## TASK TO CARRY OUT
Only the lines from the one containing "Recreate this object" down to the one containing "of its skirt." should be printed, exactly as they stand, ends included.

─── INPUT FOR THIS TASK

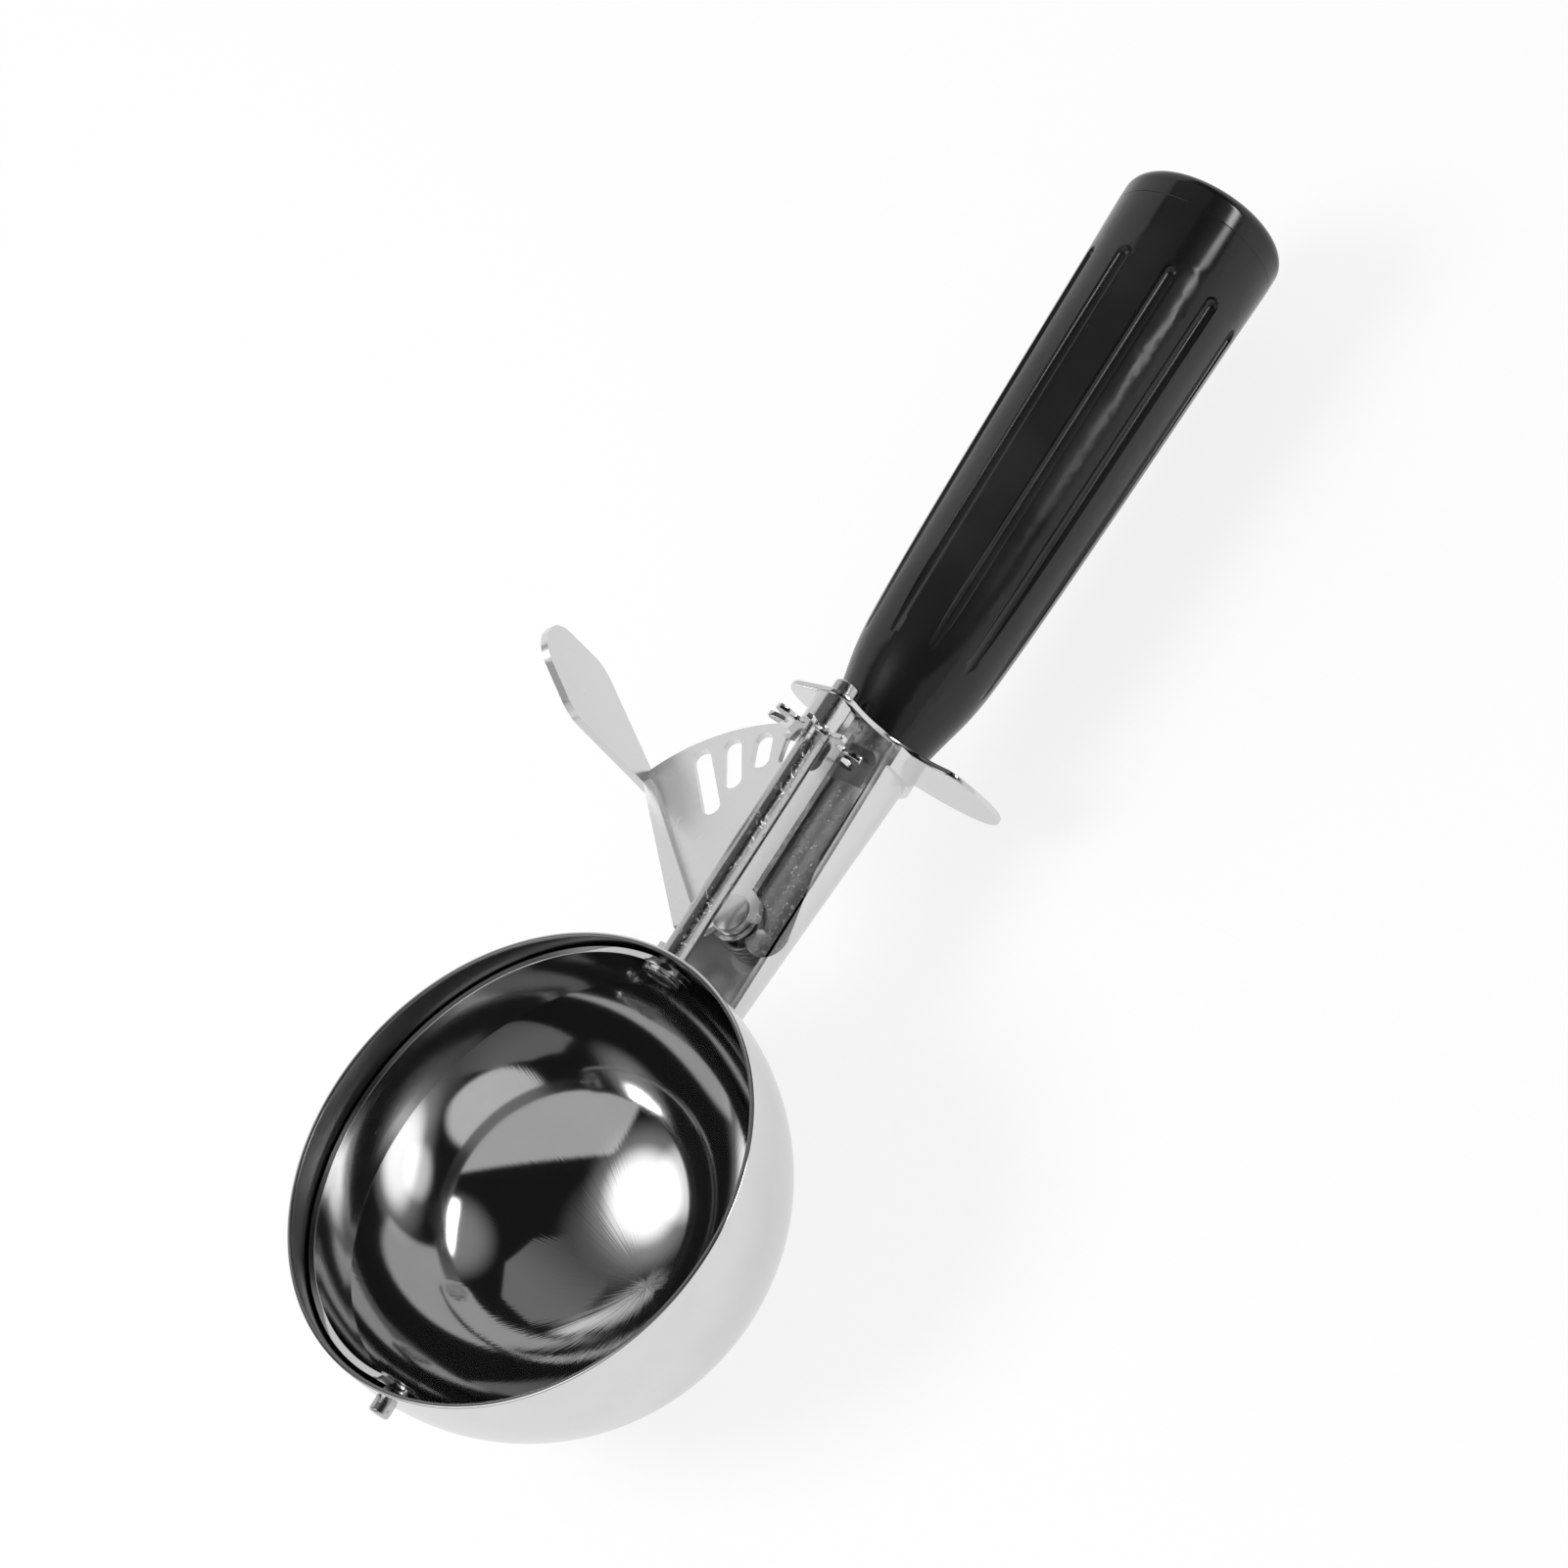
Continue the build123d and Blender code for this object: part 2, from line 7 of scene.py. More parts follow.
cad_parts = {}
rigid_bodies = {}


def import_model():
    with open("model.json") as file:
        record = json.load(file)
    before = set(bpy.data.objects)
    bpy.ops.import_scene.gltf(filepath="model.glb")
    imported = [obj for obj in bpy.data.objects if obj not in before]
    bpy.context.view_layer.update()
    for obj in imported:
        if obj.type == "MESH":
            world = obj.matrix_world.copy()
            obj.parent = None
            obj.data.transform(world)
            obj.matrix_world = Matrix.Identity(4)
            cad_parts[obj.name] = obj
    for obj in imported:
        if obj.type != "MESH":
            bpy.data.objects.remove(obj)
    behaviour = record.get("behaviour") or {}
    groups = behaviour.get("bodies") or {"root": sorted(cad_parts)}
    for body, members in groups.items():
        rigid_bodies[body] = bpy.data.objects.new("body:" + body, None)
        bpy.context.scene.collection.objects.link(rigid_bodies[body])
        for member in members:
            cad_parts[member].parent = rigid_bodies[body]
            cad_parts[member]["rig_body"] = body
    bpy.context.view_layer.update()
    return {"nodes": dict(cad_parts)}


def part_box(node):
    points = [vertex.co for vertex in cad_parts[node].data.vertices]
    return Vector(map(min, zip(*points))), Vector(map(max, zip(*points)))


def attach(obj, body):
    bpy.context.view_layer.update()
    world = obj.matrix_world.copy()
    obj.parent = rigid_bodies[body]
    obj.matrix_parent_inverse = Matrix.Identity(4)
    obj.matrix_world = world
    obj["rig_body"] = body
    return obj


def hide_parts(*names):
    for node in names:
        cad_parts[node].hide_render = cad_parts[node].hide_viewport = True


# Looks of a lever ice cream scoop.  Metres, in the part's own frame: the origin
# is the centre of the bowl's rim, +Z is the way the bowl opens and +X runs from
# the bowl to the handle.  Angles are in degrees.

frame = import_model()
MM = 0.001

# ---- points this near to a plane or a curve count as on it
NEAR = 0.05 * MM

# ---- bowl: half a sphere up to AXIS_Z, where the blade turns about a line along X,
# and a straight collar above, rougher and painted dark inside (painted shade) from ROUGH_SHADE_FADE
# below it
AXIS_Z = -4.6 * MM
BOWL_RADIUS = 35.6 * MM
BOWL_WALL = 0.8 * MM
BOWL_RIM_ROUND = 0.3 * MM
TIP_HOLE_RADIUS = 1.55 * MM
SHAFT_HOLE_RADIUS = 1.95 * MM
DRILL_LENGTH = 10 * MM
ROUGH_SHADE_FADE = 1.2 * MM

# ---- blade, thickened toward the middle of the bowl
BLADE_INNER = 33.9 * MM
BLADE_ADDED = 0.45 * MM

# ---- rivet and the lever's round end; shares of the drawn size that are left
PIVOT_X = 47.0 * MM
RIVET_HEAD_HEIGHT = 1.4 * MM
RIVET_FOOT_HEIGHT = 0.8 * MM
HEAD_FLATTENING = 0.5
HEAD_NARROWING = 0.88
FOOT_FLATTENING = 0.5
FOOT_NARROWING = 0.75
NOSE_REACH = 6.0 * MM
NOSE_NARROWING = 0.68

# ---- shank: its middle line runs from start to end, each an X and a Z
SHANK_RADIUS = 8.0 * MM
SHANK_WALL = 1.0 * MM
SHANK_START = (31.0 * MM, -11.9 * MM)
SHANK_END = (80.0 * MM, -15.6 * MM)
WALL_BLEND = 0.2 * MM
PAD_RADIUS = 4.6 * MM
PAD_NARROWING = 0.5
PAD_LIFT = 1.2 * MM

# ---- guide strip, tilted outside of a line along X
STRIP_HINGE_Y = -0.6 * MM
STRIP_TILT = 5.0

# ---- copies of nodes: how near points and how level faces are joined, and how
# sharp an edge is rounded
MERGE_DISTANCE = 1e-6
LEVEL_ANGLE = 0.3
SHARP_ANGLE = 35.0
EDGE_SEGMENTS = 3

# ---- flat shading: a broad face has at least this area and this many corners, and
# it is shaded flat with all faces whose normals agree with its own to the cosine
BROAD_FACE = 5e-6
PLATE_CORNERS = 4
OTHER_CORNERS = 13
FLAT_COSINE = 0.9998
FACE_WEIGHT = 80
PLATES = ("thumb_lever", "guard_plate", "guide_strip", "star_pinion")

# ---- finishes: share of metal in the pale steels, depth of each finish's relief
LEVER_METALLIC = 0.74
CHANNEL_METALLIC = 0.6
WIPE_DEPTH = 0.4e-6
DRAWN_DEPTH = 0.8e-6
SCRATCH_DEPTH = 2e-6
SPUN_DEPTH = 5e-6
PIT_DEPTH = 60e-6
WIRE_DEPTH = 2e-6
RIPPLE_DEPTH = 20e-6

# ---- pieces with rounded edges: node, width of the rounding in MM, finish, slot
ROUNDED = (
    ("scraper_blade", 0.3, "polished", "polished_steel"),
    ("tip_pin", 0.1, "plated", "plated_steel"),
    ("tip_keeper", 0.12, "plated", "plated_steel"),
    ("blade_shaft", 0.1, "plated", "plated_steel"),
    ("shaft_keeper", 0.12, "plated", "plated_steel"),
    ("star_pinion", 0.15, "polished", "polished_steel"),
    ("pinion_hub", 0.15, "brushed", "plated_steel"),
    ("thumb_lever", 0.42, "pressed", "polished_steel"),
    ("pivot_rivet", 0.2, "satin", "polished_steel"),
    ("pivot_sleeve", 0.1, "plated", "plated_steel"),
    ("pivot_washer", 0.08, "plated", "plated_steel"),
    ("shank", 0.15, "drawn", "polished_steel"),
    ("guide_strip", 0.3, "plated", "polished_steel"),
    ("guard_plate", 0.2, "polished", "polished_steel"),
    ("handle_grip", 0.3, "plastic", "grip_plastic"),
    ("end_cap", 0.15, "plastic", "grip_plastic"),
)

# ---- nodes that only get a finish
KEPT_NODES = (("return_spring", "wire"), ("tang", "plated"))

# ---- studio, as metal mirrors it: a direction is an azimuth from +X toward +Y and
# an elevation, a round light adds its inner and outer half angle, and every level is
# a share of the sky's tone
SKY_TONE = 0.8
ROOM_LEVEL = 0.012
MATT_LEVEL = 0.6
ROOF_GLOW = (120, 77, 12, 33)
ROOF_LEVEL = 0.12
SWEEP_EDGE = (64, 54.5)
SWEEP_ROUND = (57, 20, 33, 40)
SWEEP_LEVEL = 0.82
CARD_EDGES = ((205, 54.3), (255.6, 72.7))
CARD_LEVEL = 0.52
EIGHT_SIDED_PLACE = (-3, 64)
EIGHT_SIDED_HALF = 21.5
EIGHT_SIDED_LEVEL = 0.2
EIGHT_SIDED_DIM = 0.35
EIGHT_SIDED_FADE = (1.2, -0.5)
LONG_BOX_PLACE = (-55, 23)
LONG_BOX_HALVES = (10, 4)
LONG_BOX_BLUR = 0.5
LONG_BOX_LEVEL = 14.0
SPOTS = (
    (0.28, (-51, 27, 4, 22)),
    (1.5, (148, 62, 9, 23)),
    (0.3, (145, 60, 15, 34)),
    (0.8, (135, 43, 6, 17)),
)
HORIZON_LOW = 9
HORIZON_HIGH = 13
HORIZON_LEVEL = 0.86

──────
─── INPUT FOR THIS TASK

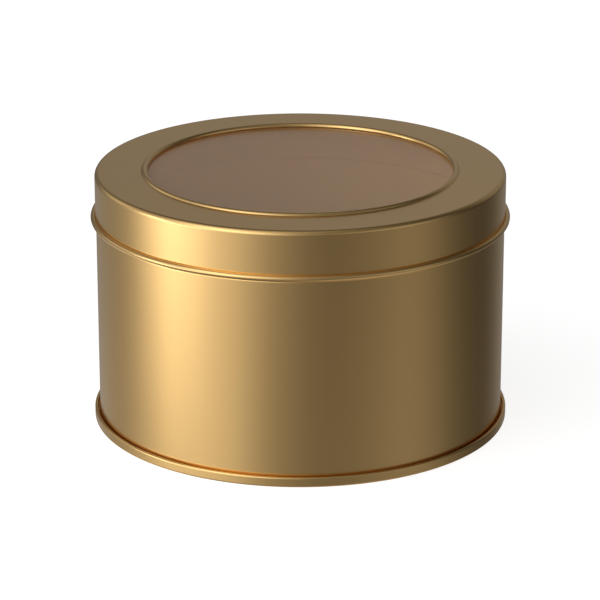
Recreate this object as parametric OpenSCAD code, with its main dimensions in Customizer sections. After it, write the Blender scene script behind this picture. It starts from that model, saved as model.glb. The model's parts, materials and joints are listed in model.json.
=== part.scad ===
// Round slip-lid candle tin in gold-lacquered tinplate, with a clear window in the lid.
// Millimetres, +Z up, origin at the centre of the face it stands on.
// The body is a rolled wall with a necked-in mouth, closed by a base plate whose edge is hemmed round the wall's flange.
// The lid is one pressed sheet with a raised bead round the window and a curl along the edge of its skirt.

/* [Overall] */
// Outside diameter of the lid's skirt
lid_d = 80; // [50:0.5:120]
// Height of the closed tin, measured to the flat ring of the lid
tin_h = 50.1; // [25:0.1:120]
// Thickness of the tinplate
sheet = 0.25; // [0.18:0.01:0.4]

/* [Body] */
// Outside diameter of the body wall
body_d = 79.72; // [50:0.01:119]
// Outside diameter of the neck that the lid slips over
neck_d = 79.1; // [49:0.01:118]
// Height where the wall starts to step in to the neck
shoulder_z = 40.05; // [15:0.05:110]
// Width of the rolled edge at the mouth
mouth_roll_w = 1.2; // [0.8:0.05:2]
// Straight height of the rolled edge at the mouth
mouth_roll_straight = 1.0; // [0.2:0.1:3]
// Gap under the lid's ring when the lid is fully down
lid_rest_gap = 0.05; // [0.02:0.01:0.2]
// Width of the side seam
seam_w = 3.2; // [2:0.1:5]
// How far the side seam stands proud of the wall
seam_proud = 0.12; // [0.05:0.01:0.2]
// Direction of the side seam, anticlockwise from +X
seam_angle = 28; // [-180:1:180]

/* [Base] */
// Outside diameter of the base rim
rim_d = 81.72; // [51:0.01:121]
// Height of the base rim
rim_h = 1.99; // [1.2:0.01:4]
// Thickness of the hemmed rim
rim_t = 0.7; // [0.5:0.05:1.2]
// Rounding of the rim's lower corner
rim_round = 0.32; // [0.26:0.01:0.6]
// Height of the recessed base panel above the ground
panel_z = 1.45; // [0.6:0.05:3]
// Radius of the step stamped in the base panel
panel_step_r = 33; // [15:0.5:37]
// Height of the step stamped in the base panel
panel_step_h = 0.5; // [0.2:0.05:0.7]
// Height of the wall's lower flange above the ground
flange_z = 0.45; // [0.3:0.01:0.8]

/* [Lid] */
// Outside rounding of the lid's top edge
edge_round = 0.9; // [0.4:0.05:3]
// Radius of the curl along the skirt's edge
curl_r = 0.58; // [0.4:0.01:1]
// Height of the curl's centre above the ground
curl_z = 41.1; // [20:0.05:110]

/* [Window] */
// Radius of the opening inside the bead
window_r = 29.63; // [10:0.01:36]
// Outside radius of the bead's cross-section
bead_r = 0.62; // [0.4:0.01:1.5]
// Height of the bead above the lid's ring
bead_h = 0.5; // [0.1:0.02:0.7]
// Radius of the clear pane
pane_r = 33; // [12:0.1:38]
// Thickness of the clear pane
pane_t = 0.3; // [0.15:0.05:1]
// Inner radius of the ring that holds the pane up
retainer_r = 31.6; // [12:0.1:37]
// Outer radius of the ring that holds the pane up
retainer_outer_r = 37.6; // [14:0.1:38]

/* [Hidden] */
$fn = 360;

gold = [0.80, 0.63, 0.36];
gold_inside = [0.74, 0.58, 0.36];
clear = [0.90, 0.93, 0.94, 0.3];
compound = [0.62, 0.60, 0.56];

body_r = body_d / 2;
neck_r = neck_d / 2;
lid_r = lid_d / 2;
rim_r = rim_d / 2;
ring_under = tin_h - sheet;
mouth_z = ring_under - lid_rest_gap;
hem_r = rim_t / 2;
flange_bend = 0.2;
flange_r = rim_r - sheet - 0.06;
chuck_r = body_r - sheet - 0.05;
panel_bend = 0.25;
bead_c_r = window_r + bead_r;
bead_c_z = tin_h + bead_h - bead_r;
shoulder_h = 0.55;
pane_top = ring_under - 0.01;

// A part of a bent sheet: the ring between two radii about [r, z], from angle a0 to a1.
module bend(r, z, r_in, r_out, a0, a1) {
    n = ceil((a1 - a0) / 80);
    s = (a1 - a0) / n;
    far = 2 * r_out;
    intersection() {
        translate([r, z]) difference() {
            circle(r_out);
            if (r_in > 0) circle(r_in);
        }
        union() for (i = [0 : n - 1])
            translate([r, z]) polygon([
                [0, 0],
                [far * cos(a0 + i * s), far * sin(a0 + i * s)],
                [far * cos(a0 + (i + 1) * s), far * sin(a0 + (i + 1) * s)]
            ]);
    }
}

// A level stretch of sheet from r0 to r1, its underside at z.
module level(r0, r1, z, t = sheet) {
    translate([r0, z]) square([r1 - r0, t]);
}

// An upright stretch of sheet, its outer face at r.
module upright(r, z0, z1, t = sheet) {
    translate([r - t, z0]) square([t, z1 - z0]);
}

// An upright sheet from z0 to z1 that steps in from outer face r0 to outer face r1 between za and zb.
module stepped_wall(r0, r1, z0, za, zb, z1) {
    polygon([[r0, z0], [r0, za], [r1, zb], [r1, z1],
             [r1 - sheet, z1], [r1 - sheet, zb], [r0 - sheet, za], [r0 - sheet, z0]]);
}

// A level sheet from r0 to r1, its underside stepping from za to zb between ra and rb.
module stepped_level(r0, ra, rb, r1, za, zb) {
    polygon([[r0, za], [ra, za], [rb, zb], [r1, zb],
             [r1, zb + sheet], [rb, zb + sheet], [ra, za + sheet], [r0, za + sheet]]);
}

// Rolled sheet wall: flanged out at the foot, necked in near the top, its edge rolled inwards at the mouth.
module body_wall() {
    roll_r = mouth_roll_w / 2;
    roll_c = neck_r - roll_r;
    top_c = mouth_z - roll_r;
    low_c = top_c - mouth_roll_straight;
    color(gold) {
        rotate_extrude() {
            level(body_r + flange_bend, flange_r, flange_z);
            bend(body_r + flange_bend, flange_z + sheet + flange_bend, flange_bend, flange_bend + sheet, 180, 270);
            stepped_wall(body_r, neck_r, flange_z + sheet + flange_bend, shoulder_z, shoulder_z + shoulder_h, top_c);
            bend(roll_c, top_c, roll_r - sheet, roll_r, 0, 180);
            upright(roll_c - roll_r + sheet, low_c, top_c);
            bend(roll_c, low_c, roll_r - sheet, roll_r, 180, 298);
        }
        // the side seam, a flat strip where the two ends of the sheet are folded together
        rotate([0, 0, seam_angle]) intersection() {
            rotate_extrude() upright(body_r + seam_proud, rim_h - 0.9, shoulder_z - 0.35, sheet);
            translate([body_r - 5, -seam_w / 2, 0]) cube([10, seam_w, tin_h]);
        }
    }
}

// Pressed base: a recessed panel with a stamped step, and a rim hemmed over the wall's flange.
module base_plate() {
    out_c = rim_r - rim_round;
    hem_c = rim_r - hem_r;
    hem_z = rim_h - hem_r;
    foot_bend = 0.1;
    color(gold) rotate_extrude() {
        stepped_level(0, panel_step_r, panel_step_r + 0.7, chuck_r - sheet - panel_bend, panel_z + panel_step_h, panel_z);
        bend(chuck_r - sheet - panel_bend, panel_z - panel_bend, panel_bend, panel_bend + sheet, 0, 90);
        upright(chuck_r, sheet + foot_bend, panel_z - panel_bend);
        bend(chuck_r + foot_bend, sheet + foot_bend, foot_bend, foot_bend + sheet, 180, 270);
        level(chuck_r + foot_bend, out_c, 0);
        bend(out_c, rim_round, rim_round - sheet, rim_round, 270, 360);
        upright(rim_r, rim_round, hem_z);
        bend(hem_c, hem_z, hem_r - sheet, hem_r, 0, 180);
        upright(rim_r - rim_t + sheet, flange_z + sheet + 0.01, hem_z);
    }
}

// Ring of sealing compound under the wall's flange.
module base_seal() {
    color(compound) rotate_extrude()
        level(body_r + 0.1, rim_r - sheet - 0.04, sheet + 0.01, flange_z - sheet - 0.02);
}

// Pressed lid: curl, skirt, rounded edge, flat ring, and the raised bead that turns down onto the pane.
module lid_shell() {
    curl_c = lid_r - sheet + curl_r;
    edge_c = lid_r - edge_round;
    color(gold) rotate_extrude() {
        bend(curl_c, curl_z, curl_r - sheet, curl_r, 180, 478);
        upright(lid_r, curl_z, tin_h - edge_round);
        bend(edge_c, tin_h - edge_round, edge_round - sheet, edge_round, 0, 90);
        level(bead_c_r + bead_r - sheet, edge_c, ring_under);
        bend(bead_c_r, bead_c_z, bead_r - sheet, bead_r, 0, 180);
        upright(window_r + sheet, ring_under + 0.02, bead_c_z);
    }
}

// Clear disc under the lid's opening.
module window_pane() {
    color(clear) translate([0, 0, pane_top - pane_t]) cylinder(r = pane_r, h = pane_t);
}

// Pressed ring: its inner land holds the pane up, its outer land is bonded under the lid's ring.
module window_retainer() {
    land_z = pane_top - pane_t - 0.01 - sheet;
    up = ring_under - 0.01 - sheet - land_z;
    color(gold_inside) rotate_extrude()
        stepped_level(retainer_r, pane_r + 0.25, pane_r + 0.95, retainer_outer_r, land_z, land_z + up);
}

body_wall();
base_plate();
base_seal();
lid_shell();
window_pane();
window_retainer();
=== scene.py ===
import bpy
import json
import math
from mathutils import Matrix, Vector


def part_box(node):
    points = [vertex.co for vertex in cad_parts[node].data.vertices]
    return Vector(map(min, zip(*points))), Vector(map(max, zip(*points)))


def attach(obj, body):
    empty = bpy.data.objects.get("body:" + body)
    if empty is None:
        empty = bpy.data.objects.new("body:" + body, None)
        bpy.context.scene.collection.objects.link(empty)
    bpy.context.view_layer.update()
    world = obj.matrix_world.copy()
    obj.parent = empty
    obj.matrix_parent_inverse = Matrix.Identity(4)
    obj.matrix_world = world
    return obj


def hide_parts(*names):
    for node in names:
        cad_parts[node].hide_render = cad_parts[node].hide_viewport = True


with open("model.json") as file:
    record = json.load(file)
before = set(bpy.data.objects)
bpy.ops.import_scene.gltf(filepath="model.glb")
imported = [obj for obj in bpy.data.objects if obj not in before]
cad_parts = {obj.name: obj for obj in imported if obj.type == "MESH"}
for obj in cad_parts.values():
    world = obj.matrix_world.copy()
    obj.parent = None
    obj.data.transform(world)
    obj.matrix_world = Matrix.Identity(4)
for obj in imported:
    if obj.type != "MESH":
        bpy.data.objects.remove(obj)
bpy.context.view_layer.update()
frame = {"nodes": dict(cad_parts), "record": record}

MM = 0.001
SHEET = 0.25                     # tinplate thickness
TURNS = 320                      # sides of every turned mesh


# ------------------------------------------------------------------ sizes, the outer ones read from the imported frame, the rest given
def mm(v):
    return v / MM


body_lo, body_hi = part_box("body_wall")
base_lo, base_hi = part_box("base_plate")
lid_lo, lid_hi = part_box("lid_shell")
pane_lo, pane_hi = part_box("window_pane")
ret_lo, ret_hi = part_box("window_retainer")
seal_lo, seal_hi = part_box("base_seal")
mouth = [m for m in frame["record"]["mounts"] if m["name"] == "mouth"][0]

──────

## TASK OUTPUT
Recreate this object as parametric OpenSCAD code, with its main dimensions in Customizer sections. After it, write the Blender scene script behind this picture. It starts from that model, saved as model.glb. The model's parts, materials and joints are listed in model.json.
=== part.scad ===
// Round slip-lid candle tin in gold-lacquered tinplate, with a clear window in the lid.
// Millimetres, +Z up, origin at the centre of the face it stands on.
// The body is a rolled wall with a necked-in mouth, closed by a base plate whose edge is hemmed round the wall's flange.
// The lid is one pressed sheet with a raised bead round the window and a curl along the edge of its skirt.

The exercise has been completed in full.